> [TASK TO COMPLETE]: Repeat the listing in full, word for word.

-*-

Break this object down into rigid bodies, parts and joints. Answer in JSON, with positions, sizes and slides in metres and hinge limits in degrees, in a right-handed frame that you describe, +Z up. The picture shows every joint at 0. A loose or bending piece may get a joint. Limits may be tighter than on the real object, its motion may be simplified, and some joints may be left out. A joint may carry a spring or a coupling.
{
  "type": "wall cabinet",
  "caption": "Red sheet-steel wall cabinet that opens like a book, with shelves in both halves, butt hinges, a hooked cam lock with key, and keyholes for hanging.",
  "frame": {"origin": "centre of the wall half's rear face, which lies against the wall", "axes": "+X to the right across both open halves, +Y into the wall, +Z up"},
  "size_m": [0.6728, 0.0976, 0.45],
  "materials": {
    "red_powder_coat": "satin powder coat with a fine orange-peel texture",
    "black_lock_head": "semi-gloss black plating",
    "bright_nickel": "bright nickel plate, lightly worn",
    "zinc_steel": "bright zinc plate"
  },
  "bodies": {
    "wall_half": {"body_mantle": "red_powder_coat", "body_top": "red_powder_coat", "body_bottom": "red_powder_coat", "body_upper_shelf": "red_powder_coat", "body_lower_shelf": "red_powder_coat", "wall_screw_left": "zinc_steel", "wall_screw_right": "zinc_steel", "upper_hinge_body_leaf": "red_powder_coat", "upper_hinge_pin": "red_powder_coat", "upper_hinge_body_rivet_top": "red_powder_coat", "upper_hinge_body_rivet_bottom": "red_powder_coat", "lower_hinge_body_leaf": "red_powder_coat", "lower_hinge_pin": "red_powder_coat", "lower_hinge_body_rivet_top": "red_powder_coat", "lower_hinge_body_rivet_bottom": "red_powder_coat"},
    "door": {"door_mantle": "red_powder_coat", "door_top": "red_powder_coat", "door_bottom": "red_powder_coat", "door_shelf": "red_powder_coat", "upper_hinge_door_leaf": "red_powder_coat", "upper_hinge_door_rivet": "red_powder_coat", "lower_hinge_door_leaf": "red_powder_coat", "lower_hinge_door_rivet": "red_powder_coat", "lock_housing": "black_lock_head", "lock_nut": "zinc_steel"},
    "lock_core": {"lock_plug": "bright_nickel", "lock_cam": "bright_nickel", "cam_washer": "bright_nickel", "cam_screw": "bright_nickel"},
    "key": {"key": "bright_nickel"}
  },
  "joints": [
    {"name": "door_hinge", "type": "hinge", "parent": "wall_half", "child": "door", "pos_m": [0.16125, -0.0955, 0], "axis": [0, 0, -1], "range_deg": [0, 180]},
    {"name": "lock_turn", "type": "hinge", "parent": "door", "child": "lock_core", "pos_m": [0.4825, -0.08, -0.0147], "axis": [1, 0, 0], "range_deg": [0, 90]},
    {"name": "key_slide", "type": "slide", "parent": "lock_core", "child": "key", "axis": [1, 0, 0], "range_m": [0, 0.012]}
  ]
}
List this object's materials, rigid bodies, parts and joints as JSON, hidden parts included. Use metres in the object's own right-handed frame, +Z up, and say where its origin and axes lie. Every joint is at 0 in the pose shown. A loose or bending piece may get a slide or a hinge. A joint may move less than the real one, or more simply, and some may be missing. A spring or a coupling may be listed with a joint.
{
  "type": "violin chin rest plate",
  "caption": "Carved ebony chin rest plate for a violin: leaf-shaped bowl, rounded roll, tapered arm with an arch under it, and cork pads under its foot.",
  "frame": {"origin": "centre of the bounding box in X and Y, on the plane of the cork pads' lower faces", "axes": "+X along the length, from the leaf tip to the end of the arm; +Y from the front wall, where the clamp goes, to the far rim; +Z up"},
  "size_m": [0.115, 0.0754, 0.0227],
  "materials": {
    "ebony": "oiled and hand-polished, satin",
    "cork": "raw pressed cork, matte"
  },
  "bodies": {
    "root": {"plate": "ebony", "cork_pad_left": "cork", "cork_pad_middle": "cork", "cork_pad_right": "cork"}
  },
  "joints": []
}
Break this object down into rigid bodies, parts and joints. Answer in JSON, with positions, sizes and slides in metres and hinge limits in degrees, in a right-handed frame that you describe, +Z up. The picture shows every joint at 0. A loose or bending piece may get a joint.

-*-

> [RESPONSE]:
Break this object down into rigid bodies, parts and joints. Answer in JSON, with positions, sizes and slides in metres and hinge limits in degrees, in a right-handed frame that you describe, +Z up. The picture shows every joint at 0. A loose or bending piece may get a joint. Limits may be tighter than on the real object, its motion may be simplified, and some joints may be left out. A joint may carry a spring or a coupling.
{
  "type": "wall cabinet",
  "caption": "Red sheet-steel wall cabinet that opens like a book, with shelves in both halves, butt hinges, a hooked cam lock with key, and keyholes for hanging.",
  "frame": {"origin": "centre of the wall half's rear face, which lies against the wall", "axes": "+X to the right across both open halves, +Y into the wall, +Z up"},
  "size_m": [0.6728, 0.0976, 0.45],
  "materials": {
    "red_powder_coat": "satin powder coat with a fine orange-peel texture",
    "black_lock_head": "semi-gloss black plating",
    "bright_nickel": "bright nickel plate, lightly worn",
    "zinc_steel": "bright zinc plate"
  },
  "bodies": {
    "wall_half": {"body_mantle": "red_powder_coat", "body_top": "red_powder_coat", "body_bottom": "red_powder_coat", "body_upper_shelf": "red_powder_coat", "body_lower_shelf": "red_powder_coat", "wall_screw_left": "zinc_steel", "wall_screw_right": "zinc_steel", "upper_hinge_body_leaf": "red_powder_coat", "upper_hinge_pin": "red_powder_coat", "upper_hinge_body_rivet_top": "red_powder_coat", "upper_hinge_body_rivet_bottom": "red_powder_coat", "lower_hinge_body_leaf": "red_powder_coat", "lower_hinge_pin": "red_powder_coat", "lower_hinge_body_rivet_top": "red_powder_coat", "lower_hinge_body_rivet_bottom": "red_powder_coat"},
    "door": {"door_mantle": "red_powder_coat", "door_top": "red_powder_coat", "door_bottom": "red_powder_coat", "door_shelf": "red_powder_coat", "upper_hinge_door_leaf": "red_powder_coat", "upper_hinge_door_rivet": "red_powder_coat", "lower_hinge_door_leaf": "red_powder_coat", "lower_hinge_door_rivet": "red_powder_coat", "lock_housing": "black_lock_head", "lock_nut": "zinc_steel"},
    "lock_core": {"lock_plug": "bright_nickel", "lock_cam": "bright_nickel", "cam_washer": "bright_nickel", "cam_screw": "bright_nickel"},
    "key": {"key": "bright_nickel"}
  },
  "joints": [
    {"name": "door_hinge", "type": "hinge", "parent": "wall_half", "child": "door", "pos_m": [0.16125, -0.0955, 0], "axis": [0, 0, -1], "range_deg": [0, 180]},
    {"name": "lock_turn", "type": "hinge", "parent": "door", "child": "lock_core", "pos_m": [0.4825, -0.08, -0.0147], "axis": [1, 0, 0], "range_deg": [0, 90]},
    {"name": "key_slide", "type": "slide", "parent": "lock_core", "child": "key", "axis": [1, 0, 0], "range_m": [0, 0.012]}
  ]
}
List this object's materials, rigid bodies, parts and joints as JSON, hidden parts included. Use metres in the object's own right-handed frame, +Z up, and say where its origin and axes lie. Every joint is at 0 in the pose shown. A loose or bending piece may get a slide or a hinge. A joint may move less than the real one, or more simply, and some may be missing. A spring or a coupling may be listed with a joint.
{
  "type": "violin chin rest plate",
  "caption": "Carved ebony chin rest plate for a violin: leaf-shaped bowl, rounded roll, tapered arm with an arch under it, and cork pads under its foot.",
  "frame": {"origin": "centre of the bounding box in X and Y, on the plane of the cork pads' lower faces", "axes": "+X along the length, from the leaf tip to the end of the arm; +Y from the front wall, where the clamp goes, to the far rim; +Z up"},
  "size_m": [0.115, 0.0754, 0.0227],
  "materials": {
    "ebony": "oiled and hand-polished, satin",
    "cork": "raw pressed cork, matte"
  },
  "bodies": {
    "root": {"plate": "ebony", "cork_pad_left": "cork", "cork_pad_middle": "cork", "cork_pad_right": "cork"}
  },
  "joints": []
}
Break this object down into rigid bodies, parts and joints. Answer in JSON, with positions, sizes and slides in metres and hinge limits in degrees, in a right-handed frame that you describe, +Z up. The picture shows every joint at 0. A loose or bending piece may get a joint.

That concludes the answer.